Mais quel est le sens de la prière de Jésus, de ce cri qu’il lance vers le Père : « Mon Dieu, mon Dieu, pourquoi m’as-tu abandonné ? », est-ce un doute sur sa mission, sur la présence du Père ? Les paroles que Jésus adresse au Père sont le début du psaume 22, dans lequel le psalmiste exprime à Dieu la tension qu’il vit entre le sentiment d’être laissé seul et la certitude de la présence de Dieu parmi son peuple. Le psalmiste prie ainsi : « Mon Dieu, le jour j’appelle et tu ne réponds pas, la nuit, point de silence pour moi. Et toi, le Saint, qui habites les louanges d’Israël ! » (Ps 22, 3-4). Le psalmiste parle d’un « cri » pour exprimer toute la souffrance de sa prière devant Dieu qui est apparemment absent : dans les moments d’angoisse, la prière devient un cri.
Et c’est aussi ce qui se passe dans notre relation avec le Seigneur : dans les situations plus difficiles et douloureuses, quand il semble que Dieu n’entende pas, nous ne devons pas craindre de lui confier tout le poids qui pèse sur notre cœur, nous ne devons pas avoir peur de lui crier notre souffrance, nous devons être convaincus que Dieu est proche, même si, apparemment, il se tait.
En répétant, sur la croix, les paroles du psaume : « Elôï, Elôï, lema sabachthani ? » – « Mon Dieu, mon Dieu, pourquoi m’as-tu abandonné ? » (Mt 27, 46), en criant les paroles du psalmiste, Jésus prie au moment du refus ultime des hommes, au moment de l’abandon ; il prie mais, avec le psaume, dans la conscience de la présence de Dieu le Père, même en cette heure où il ressent le drame humain de la mort. Mais nous pouvons nous demander alors : comment est-ce possible qu’un Dieu aussi puissant n’intervienne pas pour arracher son Fils à cette épreuve terrible? Il est important de comprendre que la prière de Jésus n’est pas le cri de désespoir de quelqu’un qui va vers la mort, ni le cri de celui qui se sait abandonné. Jésus, à ce moment-là, fait sien tout le psaume 22, le psaume du peuple d’Israël qui souffre ; de cette façon, il prend sur lui non seulement la peine de son peuple, mais aussi celle de tous les hommes qui souffrent, oppressés par le mal, et en même temps, il porte tout cela dans le cœur de Dieu lui-même, avec l’assurance que son cri sera exaucé à la résurrection : « Le cri dans l’extrême tourment est, en même temps, certitude de la réponse divine, certitude du salut – non seulement pour Jésus lui-même, mais pour les « multitudes » » (Jésus de Nazareth II, 245). Cette prière de Jésus contient la confiance et l’abandon extrêmes dans les mains de Dieu, même lorsqu’il semble absent, même lorsqu’il semble se taire, selon un dessein qui nous est incompréhensible. Dans le Catéchisme de l’Eglise catholique, nous lisons ceci : « Mais dans l’amour rédempteur qui l’unissait toujours au Père, il nous a assumés dans l’égarement de notre péché par rapport à Dieu au point de pouvoir dire en notre nom sur la croix :  » Mon Dieu, mon Dieu, pourquoi m’as-tu abandonné  » » (CEC n° 603). Il souffre en communion avec nous et pour nous, et sa souffrance découle de l’amour et porte déjà en elle la rédemption, la victoire de l’amour.

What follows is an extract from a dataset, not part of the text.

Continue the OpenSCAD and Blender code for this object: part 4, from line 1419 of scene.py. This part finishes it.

Les personnes présentes au pied de la croix de Jésus ne parviennent pas à comprendre et elles pensent que son cri est une supplication adressée à Elie. Dans une scène mouvementée, elles cherchent à le désaltérer pour prolonger sa vie et vérifier si Elie va véritablement venir à son secours, mais un grand cri met fin à la vie terrestre de Jésus et à leur désir. En ce moment extrême, Jésus laisse son cœur exprimer sa douleur, mais il laisse jaillir, en même temps, son sens de la présence du Père et son consentement à son dessein de salut pour l’humanité. Nous aussi, nous nous trouvons sans cesse confrontés à l’« aujourd’hui » de la souffrance, du silence de Dieu – nous l’exprimons si souvent dans notre prière – mais nous nous trouvons aussi face à l’« aujourd’hui » de la résurrection, de la réponse de Dieu qui a pris sur lui nos souffrances, pour les porter avec nous et nous donner la ferme espérance qu’elles seront vaincues (Encyclique Spe salvi, 35-40).

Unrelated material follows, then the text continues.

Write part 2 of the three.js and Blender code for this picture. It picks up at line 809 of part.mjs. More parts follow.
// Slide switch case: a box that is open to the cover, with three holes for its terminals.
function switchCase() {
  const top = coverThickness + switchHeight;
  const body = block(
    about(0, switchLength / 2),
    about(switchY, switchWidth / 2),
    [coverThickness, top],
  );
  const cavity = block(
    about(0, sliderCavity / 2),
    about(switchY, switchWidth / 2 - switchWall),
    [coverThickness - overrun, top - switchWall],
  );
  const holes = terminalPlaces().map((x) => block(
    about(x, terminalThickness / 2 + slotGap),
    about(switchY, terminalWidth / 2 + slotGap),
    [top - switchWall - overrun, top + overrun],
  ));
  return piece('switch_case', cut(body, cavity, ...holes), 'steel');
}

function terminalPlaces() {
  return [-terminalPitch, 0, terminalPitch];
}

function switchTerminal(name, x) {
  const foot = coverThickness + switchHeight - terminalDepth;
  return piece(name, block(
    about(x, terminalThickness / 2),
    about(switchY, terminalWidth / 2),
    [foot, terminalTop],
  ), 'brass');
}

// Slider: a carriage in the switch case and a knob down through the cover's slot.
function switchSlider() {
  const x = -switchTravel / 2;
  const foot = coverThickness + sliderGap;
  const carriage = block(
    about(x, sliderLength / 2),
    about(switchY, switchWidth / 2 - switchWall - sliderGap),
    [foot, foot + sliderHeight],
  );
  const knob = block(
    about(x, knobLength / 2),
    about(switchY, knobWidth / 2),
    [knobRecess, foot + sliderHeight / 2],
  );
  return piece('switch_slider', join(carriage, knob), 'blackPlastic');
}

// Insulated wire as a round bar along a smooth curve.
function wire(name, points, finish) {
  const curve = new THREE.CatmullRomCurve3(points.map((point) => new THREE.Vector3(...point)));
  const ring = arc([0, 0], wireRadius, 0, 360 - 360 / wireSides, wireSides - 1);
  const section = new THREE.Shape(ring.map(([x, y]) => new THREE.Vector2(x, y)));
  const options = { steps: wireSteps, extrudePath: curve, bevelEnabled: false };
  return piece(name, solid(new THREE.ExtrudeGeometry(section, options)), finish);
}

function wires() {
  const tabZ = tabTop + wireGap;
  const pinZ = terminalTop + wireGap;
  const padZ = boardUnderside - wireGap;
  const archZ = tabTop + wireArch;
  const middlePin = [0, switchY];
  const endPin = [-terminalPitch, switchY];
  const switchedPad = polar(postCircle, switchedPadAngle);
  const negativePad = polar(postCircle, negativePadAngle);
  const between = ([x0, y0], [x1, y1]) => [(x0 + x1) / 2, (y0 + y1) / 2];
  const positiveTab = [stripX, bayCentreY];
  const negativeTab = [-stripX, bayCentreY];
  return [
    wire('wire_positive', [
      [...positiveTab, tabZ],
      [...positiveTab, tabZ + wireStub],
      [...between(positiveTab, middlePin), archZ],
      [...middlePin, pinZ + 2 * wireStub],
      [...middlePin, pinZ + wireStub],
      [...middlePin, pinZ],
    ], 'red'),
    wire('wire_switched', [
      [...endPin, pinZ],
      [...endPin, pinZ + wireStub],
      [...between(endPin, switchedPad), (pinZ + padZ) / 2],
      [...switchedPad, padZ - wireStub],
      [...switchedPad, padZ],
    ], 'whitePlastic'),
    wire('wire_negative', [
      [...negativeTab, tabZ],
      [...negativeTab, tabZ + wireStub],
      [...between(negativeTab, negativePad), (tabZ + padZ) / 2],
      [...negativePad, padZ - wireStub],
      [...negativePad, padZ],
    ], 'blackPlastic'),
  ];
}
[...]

Cher amis, dans la prière, apportons à Dieu nos croix quotidiennes, avec la certitude qu’il est présent et qu’il nous écoute. Le cri de Jésus nous rappelle combien, dans notre prière, nous devons dépasser les barrières de notre « moi » et de nos problèmes et nous ouvrir aux besoins et aux souffrances des autres. La prière de Jésus mourant sur la croix nous enseigne à prier avec amour pour tant de frères et sœurs qui sentent le poids de la vie quotidienne, qui vivent des moments difficiles, qui sont dans l’épreuve, qui n’entendent même pas une parole de réconfort ; apportons tout cela au cœur de Dieu, pour que eux aussi puissent sentir l’amour de Dieu qui ne nous abandonne jamais. Merci.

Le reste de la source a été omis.